P—W  V° 04:04

Clock of the Heart


by Mike Fu














You travel back in time by plane, train, and automobile.

You fly out across Tokyo Bay one April afternoon when scattered boats are drifting across the slate-colored expanse of water, the sky above a turbid gray. You stretch your legs as the Boeing 777 steadily ascends, eventually revealing a sliver of blue on the horizon. Within the hour, you reach cruising altitude and that realm of sapphire and pearl, a realm that exists always in spite of the storms that scour the mortal world below.

The word journey comes from the Middle English journe, from the Old French jornee, from the Vulgar Latin diurnāta, from the Late Latin diurnum, and from the Latin diurnus, meaning “of the day.” In modern English, journey functions as both a noun and a verb, and can denote a literal movement from place to place or a figurative process of becoming.

You think of these things in the week that you spend in New York: the movements that have brought you here, the processes that are endlessly unfolding in and around you. New York City itself was a journey, twelve years of ecstasy and anguish that wrought and tested your being. You are now thousands of miles and almost half a decade away from it. All things feel smaller from a distance, dwindling in influence, a memory turned fiction. But then you’re plunged right back into the implacable, inimitable metropolis, with its infinite grime and grace.

A week to remember. A week to rekindle. A week to revise, to reevaluate, to restore. It is a week frozen in time even as it assumes a shape, the act of remembering stopping you dead in your tracks. You muse on the ghosts of your past, your past selves, as you traipse through Chinatown, East Village, and Greenpoint, while simultaneously recognizing how these days in New York will be committed, are already committed, to your future memory. You revisit people and places, stories and things, yearning for the way they once made you feel.
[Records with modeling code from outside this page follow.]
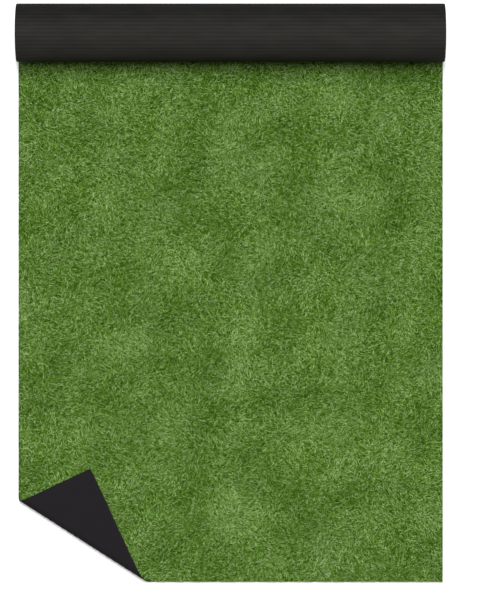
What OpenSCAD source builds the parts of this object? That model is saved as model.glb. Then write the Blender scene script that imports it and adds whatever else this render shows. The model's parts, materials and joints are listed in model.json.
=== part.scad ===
// Golf hitting mat: a rectangle of artificial turf on a rubber backing. It lies flat,
// with its far end rolled up backing outwards and its near left corner folded over.
// +Y runs along the mat to the roll, +Z is up. The origin is on the ground, at the
// middle of the mat's bounding box as it lies.

/* [Mat] */
// Width of the mat
mat_w = 1000; // [700:10:1200]
// Full length of the mat when it is all rolled out
mat_l = 2000; // [1600:10:2600]

/* [Layers] */
// Thickness of the rubber backing
rubber_t = 2; // [1:0.5:3]
// Thickness of the woven backing that the tufts are stitched into
woven_t = 1; // [0.5:0.5:1.5]
// Height of the pile above the woven backing
pile_h = 10; // [6:1:12]

/* [Roll] */
// Width of the rolled-up end, from front to back
roll_w = 136.8; // [130:0.2:160]
// Air gap between one turn of the roll and the next
turn_gap = 0.6; // [0.6:0.2:3]

/* [Folded corner] */
// Distance from the mat's corner to the fold, along the side edge
fold_side = 193; // [120:1:260]
// Distance from the mat's corner to the fold, along the end edge
fold_end = 303; // [180:1:400]
// Air gap between the folded corner's pile and the pile under it
fold_gap = 1.7; // [1:0.1:4]

/* [Hidden] */
// The layers, from the ground up. The mat bends on the line between woven backing and
// pile: the backing outside that line opens and the pile inside it closes up.
backing_t = rubber_t + woven_t;
mat_t = backing_t + pile_h;

// Neighbouring bodies stay this far clear of the bend line between them, on each side
half_gap = 0.15;

// The rolled end is a chain of flat slats that follow a spiral, each turned on from
// the one before. slat_r is a slat's distance from the roll's centre to its bend line.
slats = 22;
slats_per_turn = 12;
slat_turn = 360 / slats_per_turn;
turn_pitch = mat_t + turn_gap;
first_r = (roll_w + turn_pitch) / 2 - backing_t;
function slat_r(k) = first_r - turn_pitch * k / slats_per_turn;
function slat_l(k) = 2 * slat_r(k) * tan(slat_turn / 2);

// Slat lengths fall evenly, so the sum is the number of slats times the middle length
rolled_l = slats * slat_l((slats + 1) / 2);
flat_l = mat_l - rolled_l;

// Distance from the foot of a slat's radius to its far end, where the next one starts
function slat_reach(k) = (slat_r(k + 1) - slat_r(k) * cos(slat_turn)) / sin(slat_turn);
roll_y = flat_l - slat_reach(0);
roll_z = first_r + backing_t;

// Where slat k starts, in Y and Z: the bend line that it shares with slat k - 1
function slat_start(k) =
    let (turn = (k - 1) * slat_turn, r = slat_r(k - 1), reach = slat_reach(k - 1))
    [
        roll_y + r * sin(turn) + reach * cos(turn),
        roll_z - r * cos(turn) + reach * sin(turn)
    ];

// The slat a quarter turn on stands upright and is the mat's far end as it lies
lying_l = roll_y + slat_r(slats_per_turn / 4) + backing_t;

// The corner goes over in four equal bends, with a narrow strip between each two
bends = 4;
bend_turn = 180 / bends;
strip_w = (2 * pile_h + fold_gap) * tan(bend_turn / 2);
corner_to_fold = [fold_side, fold_end];
fold_dir = corner_to_fold / norm(corner_to_fold);
fold_bulge = strip_w * cos(bend_turn) + backing_t;
first_bend_depth = fold_side * fold_end / norm(corner_to_fold) + fold_bulge;
fold_foot = [-mat_w / 2, 0] + fold_dir * first_bend_depth;
fold_angle = atan2(-fold_dir.y, -fold_dir.x);

// Longer than any line across the mat
far = 2 * (mat_l + mat_w);

rubber_colour = "#262628";
woven_colour = "#1c1d1b";
pile_colour = "#587833";

function two_digits(k) = str(k < 10 ? "0" : "", k);
function roll_backing_name(k) = str("roll_backing_", two_digits(k));
function roll_pile_name(k) = str("roll_pile_", two_digits(k));
function fold_backing_name(k) = str("fold_backing_", k);
function fold_pile_name(k) = str("fold_pile_", k);

// Outline of a layer between two bends, in distance along the mat and in height. Its
// ends lean in by these angles from its lower face up.
function layer(from, to, low, high, from_lean, to_lean) =
    let (rise = high - low)
    [
        [from + half_gap, low],
        [to - half_gap, low],
        [to - half_gap - rise * tan(to_lean), high],
        [from + half_gap + rise * tan(from_lean), high]
    ];

// Prism across the mat, from an outline in Y and Z
module across_mat(outline) {
    rotate([90, 0, 90])
        linear_extrude(height = mat_w, center = true)
            polygon(outline);
}

// Prism along the fold, from an outline in distance past the first bend and in Z
module along_fold(outline) {
    rotate([90, 0, 0])
        linear_extrude(height = far, center = true)
            polygon(outline);
}

// Centres the mat's bounding box over the origin
module placed() {
    translate([0, -lying_l / 2, 0])
        children();
}

// Frame of the fold: X points out over the corner, Y lies along the first bend
module at_fold() {
    translate([fold_foot.x, fold_foot.y, 0])
        rotate([0, 0, fold_angle])
            children();
}

// One layer of the flat mat, seen from the frame of the fold
module flat_layer_from_fold(low, high) {
    rotate([0, 0, -fold_angle])
        translate([-mat_w / 2 - fold_foot.x, -fold_foot.y, low])
            cube([mat_w, flat_l, high - low]);
}

// Turns its children up about bend k
module bend(k) {
    translate([(k - 1) * strip_w, 0, backing_t])
        rotate([0, -bend_turn, 0])
            translate([-(k - 1) * strip_w, 0, -backing_t])
                children();
}

// Turns its children up about bends 1 to k
module bent(k) {
    if (k == 0)
        children();
    else
        bent(k - 1)
            bend(k)
                children();
}

// The flat part of one layer, without the corner past the first bend
module field_layer(low, high, roll_lean, fold_lean) {
    placed()
        intersection() {
            across_mat(layer(-half_gap, flat_l, low, high, 0, roll_lean));
            at_fold()
                along_fold(layer(-far, 0, low, high, 0, fold_lean));
        }
}

// A layer of slat k of the roll, at a height from its bend line
module roll_layer(k, low, high, lean) {
    start = slat_start(k);
    end_lean = k < slats ? lean : 0;
    placed()
        translate([0, start.x, start.y])
            rotate([k * slat_turn, 0, 0])
                across_mat(layer(0, slat_l(k), low, high, lean, end_lean));
}

// A layer of the folded corner after bend k, between two distances past the first bend
module corner_layer(k, from, to, low, high, from_lean, to_lean) {
    placed()
        at_fold()
            bent(k)
                intersection() {
                    flat_layer_from_fold(low, high);
                    along_fold(layer(from, to, low, high, from_lean, to_lean));
                }
}

module field_rubber_backing() {
    color(rubber_colour)
        field_layer(0, rubber_t, 0, 0);
}

module field_woven_backing() {
    color(woven_colour)
        field_layer(rubber_t, backing_t, 0, 0);
}

module field_pile() {
    color(pile_colour)
        field_layer(backing_t, mat_t, slat_turn / 2, bend_turn / 2);
}

module roll_backing(k) {
    color(rubber_colour)
        roll_layer(k, -backing_t, 0, 0);
}

module roll_pile(k) {
    color(pile_colour)
        roll_layer(k, 0, pile_h, slat_turn / 2);
}

module fold_backing(k) {
    color(rubber_colour)
        corner_layer(k, (k - 1) * strip_w, k * strip_w, 0, backing_t, 0, 0);
}

module fold_pile(k) {
    lean = bend_turn / 2;
    color(pile_colour)
        corner_layer(k, (k - 1) * strip_w, k * strip_w, backing_t, mat_t, lean, lean);
}

module corner_rubber_backing() {
    color(rubber_colour)
        corner_layer(bends, (bends - 1) * strip_w, far, 0, rubber_t, 0, 0);
}

module corner_woven_backing() {
    color(woven_colour)
        corner_layer(bends, (bends - 1) * strip_w, far, rubber_t, backing_t, 0, 0);
}

module corner_pile() {
    color(pile_colour)
        corner_layer(bends, (bends - 1) * strip_w, far, backing_t, mat_t, bend_turn / 2, 0);
}

field_rubber_backing();
field_woven_backing();
field_pile();
for (k = [1:slats]) {
    roll_backing(k);
    roll_pile(k);
}
for (k = [1:bends - 1]) {
    fold_backing(k);
    fold_pile(k);
}
corner_rubber_backing();
corner_woven_backing();
corner_pile();
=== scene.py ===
import json
import math

import bpy
import numpy as np
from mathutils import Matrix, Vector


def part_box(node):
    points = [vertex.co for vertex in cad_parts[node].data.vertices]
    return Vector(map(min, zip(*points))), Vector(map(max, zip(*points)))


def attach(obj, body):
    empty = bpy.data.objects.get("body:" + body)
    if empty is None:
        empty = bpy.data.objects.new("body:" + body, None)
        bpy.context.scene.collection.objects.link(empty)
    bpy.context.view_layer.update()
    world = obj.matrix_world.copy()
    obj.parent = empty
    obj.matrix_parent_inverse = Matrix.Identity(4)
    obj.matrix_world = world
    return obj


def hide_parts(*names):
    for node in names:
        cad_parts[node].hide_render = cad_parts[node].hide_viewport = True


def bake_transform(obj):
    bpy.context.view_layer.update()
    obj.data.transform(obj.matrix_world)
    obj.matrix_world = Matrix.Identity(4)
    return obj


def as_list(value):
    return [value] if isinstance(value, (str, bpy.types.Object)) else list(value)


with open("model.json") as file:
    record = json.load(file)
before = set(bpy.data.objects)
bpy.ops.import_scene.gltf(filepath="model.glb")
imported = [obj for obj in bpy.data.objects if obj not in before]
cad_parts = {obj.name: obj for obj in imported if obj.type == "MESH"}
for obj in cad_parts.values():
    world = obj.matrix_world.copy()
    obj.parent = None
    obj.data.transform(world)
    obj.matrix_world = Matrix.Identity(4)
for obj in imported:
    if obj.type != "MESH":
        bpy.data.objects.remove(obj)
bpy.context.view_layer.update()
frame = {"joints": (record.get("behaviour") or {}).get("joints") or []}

# A golf hitting mat: turf fibres on a woven backing and a ribbed rubber backing, lying
# flat with its far end rolled up and its near left corner folded over.
#
# Everything is laid out on the flat mat first: u across it, v along it, both in the row
# frame, and h above the bend line between woven backing and pile. Each stretch of the
# mat then has a function that places (u, v, h) where that stretch lies. A stretch on one
# CAD body rides on it; one that spans two stays where it is placed.

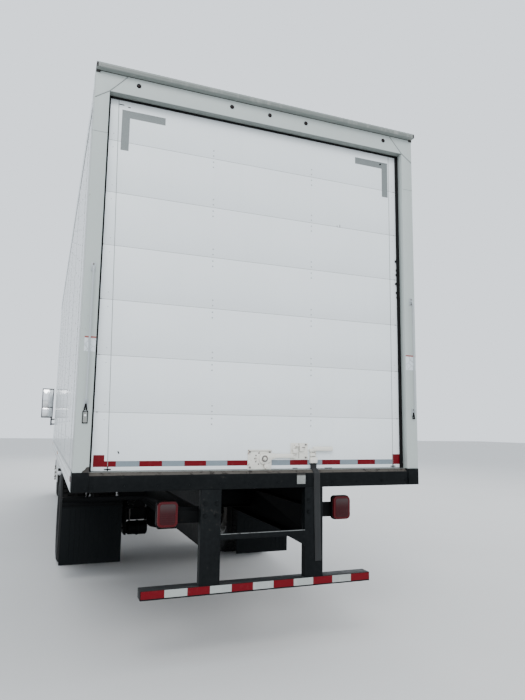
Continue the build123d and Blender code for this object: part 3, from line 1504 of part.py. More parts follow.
# Rear lamps: two tail lamps and five marker lamps in the header
MARKER_RADIUS = 13.5
MARKER_PROUD = 8.0
MARKER_Z = HEADER_TOP - 49
MARKERS = (999.0, 306.0, 0.0, -306.0, -1016.0)

with BuildPart() as rear_lamps:
    for name, sign in SIDES:
        lens = bevelled(TAIL_X, TAIL_Z, 18)
        prism(across(ahead(TAIL_FACE)), [(sign * x, z) for x, z in lens], TAIL_DEPTH)
    for x in MARKERS:
        bar(across(REAR_FACE + MARKER_PROUD), (x, MARKER_Z), MARKER_RADIUS, MARKER_PROUD, sides=12)
write(rear_lamps, "rear_lamps")

# Underride guard: a bar on two risers, a cross angle and its gusset
RISER_X = (315.0, 457.0)
GUARD_HALF = 842.0
GUARD_BOTTOM = 442.0
GUARD_HEIGHT = 62.0
GUARD_DEPTH = 100.0
ANGLE_Z = (792.0, 830.0)
ANGLE_LEG = 38.0
ANGLE_WALL = 6.0
GUSSET = (130.0, 70.0)

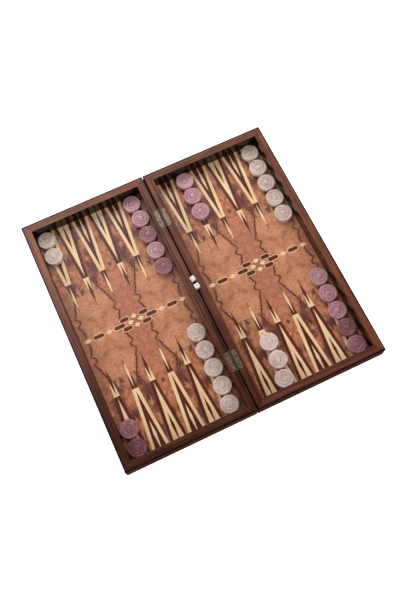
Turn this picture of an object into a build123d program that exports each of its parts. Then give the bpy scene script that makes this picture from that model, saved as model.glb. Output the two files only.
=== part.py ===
from build123d import *
import os

# A folding backgammon set, lying open. Millimetres.
# X runs across the two halves, Y along the hinge line and Z up from the table.
# The origin is on the table, in the middle of the hinge line.

# Board
HALF_WIDTH = 250.0
BOARD_LENGTH = 503.0
HINGE_GAP = 2.0
RIM_HEIGHT = 35.0
FLOOR_HEIGHT = 5.0
RAIL_THICKNESS = 16.0
VENEER_THICKNESS = 1.0
REBATE_WIDTH = 6.0
TOP_EDGE_RADIUS = 1.2
INNER_EDGE_RADIUS = 0.5
FOOT_EDGE_RADIUS = 0.8

# Points: triangles of inlay, six along each end of each half
POINTS_PER_ROW = 6
POINT_PITCH = 35.0
POINT_LENGTH = 181.0
POINT_BASE_HALF = 16.3
LEG_INNER_HALF = 10.8
WAIST_AT = 118.0
WAIST_HALF = 6.0
INNER_TIP_AT = 115.0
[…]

Inevitably it’s also a week of reckoning. You trundle back and forth across the Manhattan Bridge each day, walk more than 100,000 steps as you trawl old haunts and strike out into new territories. You poke around every bookstore you can find. You meet up for coffee in Union Square, dinner in Crown Heights, coffee in Hudson Yards, lunch in Tribeca, coffee in West Village. Step after step, day after day, there’s not a moment for pause on this journey—you must go through it all, the happy reunions, the flashes of heartache a decade past, the reassuring sameness, the tender newness, celebrating friendship and love, a steaming bowlful of sauerkraut fish, shakshuka and Peking duck, margaritas and vodka spritzes and chocolate martinis, beers upon beers, old and new, new and old, time won’t give me time, and you’re coasting across the bridge again in a car at half past three, head spinning with the everythingness of it, this city that could have gone on forever and perhaps, in another life, did go on, while in your reality it has now been assigned firmly to a place of the past, and time makes lovers feel—


You wake up at dawn and take the D train one last time. New York is a working-class city at this hour on weekday mornings, the subway filled with stoic brown faces catching some last-minute shuteye before shifts begin in downtown Brooklyn, or perhaps Midtown. You’d considered taking a cab, but no, you rationalized with yourself, you’ve never shied away from this journey, and why not? One last foray across the bridge, into the city, wheeling your suitcase the few blocks from Herald Square into Penn Station, down escalators, up and down stairs, onto the platform, aboard the NJ Transit, through the gate, onto the AirTrain, into the departure hall. You check your bag, rifle through your backpack, throw away your water bottle, pass through security.

Day has barely begun, and you’re sleepwalking through the concourse at the end of this trip. Soon you’ll take to the skies again and bid goodbye to the Atlantic Coast, flying northward and westward toward the place you call home. It will be another journey that marks the end of this one, a compact half-day during which you cross meridians and breach space-time and arrive where you started less than ten days after you left. You will look down at the land below and think about how it resembles circuitry, the blocks of housing and industry and urban development suddenly sensible from a distance.

On this day, within this day, you’ll return whence you came and skip forward in time, a single day spanning more hours than should be allowed, thrusting you relentlessly into the future. You’ll move back into yourself, the self of the present, the only self you can know, and remember how you journeyed to that place of memory and, for a while, became mired in the myths of another time.